First of all, while I did find some group differences, when you look more closely at the paper, it was found that a group that consisted of the majority of the transsexuals (70%) reported sexual attraction patterns that were rather similar to birth-assigned females.

Nowhere in the article do I try to argue whether or not transsexual women should be considered “real” women (whatever that is actually supposed to mean). The author perhaps gets a bit closer to the question when discussing Caster Semenya at the end of the section, but if she is looking for answers in my research, she is looking in the wrong place. First of all, given our different upbringing, it might not be out of the question to expect transsexual womens’ sexuality to differ on average to birth-assigned females in some way and that wouldn’t make them any more or less a “real” woman. Really, despite what Aretha Franklin might think, it would be foolish to think that a person’s sexuality is what makes them a “real” woman. Should lesbians be considered “real” women? Should a group of female-identified people recruited from an S&M gathering be considered “real” women because they might differ from a group of other women on an aspect of sexuality that I measured in this research?

Clearly, there are debates still going on about about the access transsexual women should have to some spaces, and the author mentions the Michigan Womyn’s Music Festival and women’s competitive sport as examples. It looks like a good resource on these matters is the article that is arguing for transgendered inclusion, portrayed as being pitted against my article, taking the “yes” position in the book. If you are looking for resources about these sorts of issues, then there is absolutely no point in reading any of my current research that basically has nothing to do with the topic.


Comment from Shannon
Date: March 27, 2011, 1:43 pm

This is really interesting, Jaimie. I agree with you that it’s such a struggle to imagine what a “real” woman or a “real” man are like, given that gender is certainly not a binary and the process of “doing gender” is approached and manifested in so many unique ways throughout societies all over the world. I do sometimes struggle also with the idea of transsexuals as “real” men or women, not because I think they are somehow “less than real,” but because as you say, the truth of the matter is that, generally, transsexual women and men were little boys and little girls. They also (may) retain some body parts and aspects of their sexuality, socialisation, and worldview that originates from their upbringing as the “opposite” gender.

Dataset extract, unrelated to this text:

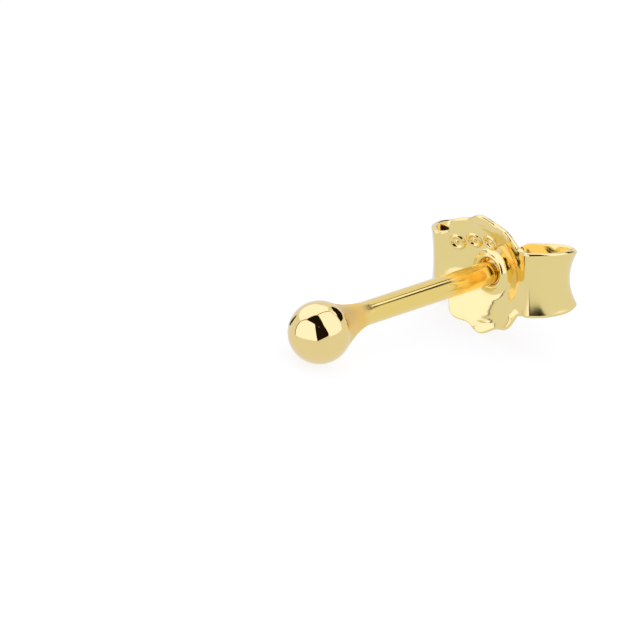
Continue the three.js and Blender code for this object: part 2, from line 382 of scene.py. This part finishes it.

But far from believing that this should mean that they are not considered “woman or man enough,” I actually tend to believe that it is unfortunate when we deny that unique history and the unique framework of womanhood and manhood that they each exist within. Transsexual women are women, and transsexual men are men, but I think the real mistake in this kind of thinking is believing that they need to deny their pasts and their differences in order to be labelled “real.” All women and men, whether they were born that way or not, are different in some ways from other women and men, and I think hiding those differences only works against the establishment of a culture that fosters diversity and embraces change in our attitudes and understandings of the world, including our perception of the gender continuum.

Comment from Hannah Rossiter
Date: November 16, 2011, 10:48 pm

I disagree. Only certain transwomen are women and certain transmen are men. One has to meet an unwritten criteria in order to be acknowledged or accepted as a woman or man. That these rules are fluid in there application, those that do not meet this unwritten standard find there is little or no place for them in the wider trans community.